## INSTRUCTIONS FOR THE TASK
Copy out exactly the lines from the first line of the material below through the line containing "points = [vertex.co", and nothing beyond them.

## SOURCE DATA
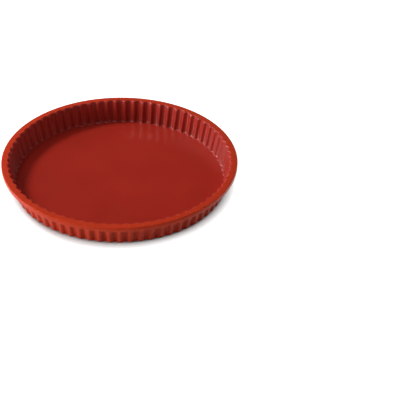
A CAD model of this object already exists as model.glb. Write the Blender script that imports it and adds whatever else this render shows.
import math

import bpy
from mathutils import Matrix, Vector


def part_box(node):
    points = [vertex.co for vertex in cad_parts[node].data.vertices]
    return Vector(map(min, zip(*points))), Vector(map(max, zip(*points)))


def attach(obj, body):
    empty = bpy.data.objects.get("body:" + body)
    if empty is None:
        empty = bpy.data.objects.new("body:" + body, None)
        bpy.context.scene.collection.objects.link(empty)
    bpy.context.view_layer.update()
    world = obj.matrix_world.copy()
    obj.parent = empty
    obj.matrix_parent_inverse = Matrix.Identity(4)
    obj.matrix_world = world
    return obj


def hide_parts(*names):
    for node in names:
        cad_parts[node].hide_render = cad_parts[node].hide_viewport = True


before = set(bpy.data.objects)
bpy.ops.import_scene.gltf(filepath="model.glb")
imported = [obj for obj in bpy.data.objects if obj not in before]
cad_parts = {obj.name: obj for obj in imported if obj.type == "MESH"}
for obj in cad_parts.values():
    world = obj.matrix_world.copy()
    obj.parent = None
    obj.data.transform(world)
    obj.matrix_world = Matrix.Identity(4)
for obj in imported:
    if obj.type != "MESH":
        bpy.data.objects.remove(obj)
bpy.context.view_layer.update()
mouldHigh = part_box("mould")[1]
rimRadius = mouldHigh.x  # the rim is the widest part
rimTop = mouldHigh.z
mm = 0.001

print("frame loaded: rim radius", round(rimRadius / mm, 1), "mm")


# Camera

# The photographed rim is an ellipse: these place the lens so that the rim, the base and the
# flutes fall where the photograph has them. Distances are in rim radii.
shot = {
    "back": (0.6933, -6.8477, 4.5654),  # lens from the middle of the rim's plane
    "right": (0.99914, 0.02446, 0.03356),  # picture's horizontal in the mould's frame
    "up": (-0.04153, 0.5884, 0.8075),  # picture's vertical in the mould's frame
    "sensor": 36.0,
    "focal": 965.0,  # in pixels of a 400 pixel wide picture
    "picture": 400.0,
    "nearest": 0.05,  # what the lens sees starts and ends at these distances, in metres
    "farthest": 50.0,
}


def makeCamera():
    data = bpy.data.cameras.new("photoCamera")
    camera = bpy.data.objects.new("photoCamera", data)
    bpy.context.scene.collection.objects.link(camera)
    data.sensor_width = shot["sensor"]
    data.lens = shot["sensor"] * shot["focal"] / shot["picture"]
    data.clip_start = shot["nearest"]
    data.clip_end = shot["farthest"]
    right = Vector(shot["right"]).normalized()
    back = right.cross(Vector(shot["up"])).normalized()
    up = back.cross(right)
    turn = Matrix((right, up, back)).transposed().to_4x4()
    place = Vector(shot["back"]) * rimRadius + Vector((0, 0, rimTop))
    camera.matrix_world = Matrix.Translation(place) @ turn
    bpy.context.scene.camera = camera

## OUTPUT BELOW
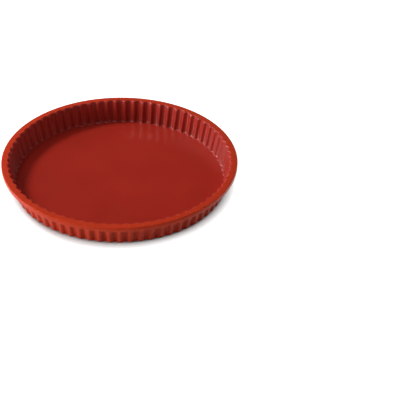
A CAD model of this object already exists as model.glb. Write the Blender script that imports it and adds whatever else this render shows.
import math

import bpy
from mathutils import Matrix, Vector


def part_box(node):
    points = [vertex.co for vertex in cad_parts[node].data.vertices]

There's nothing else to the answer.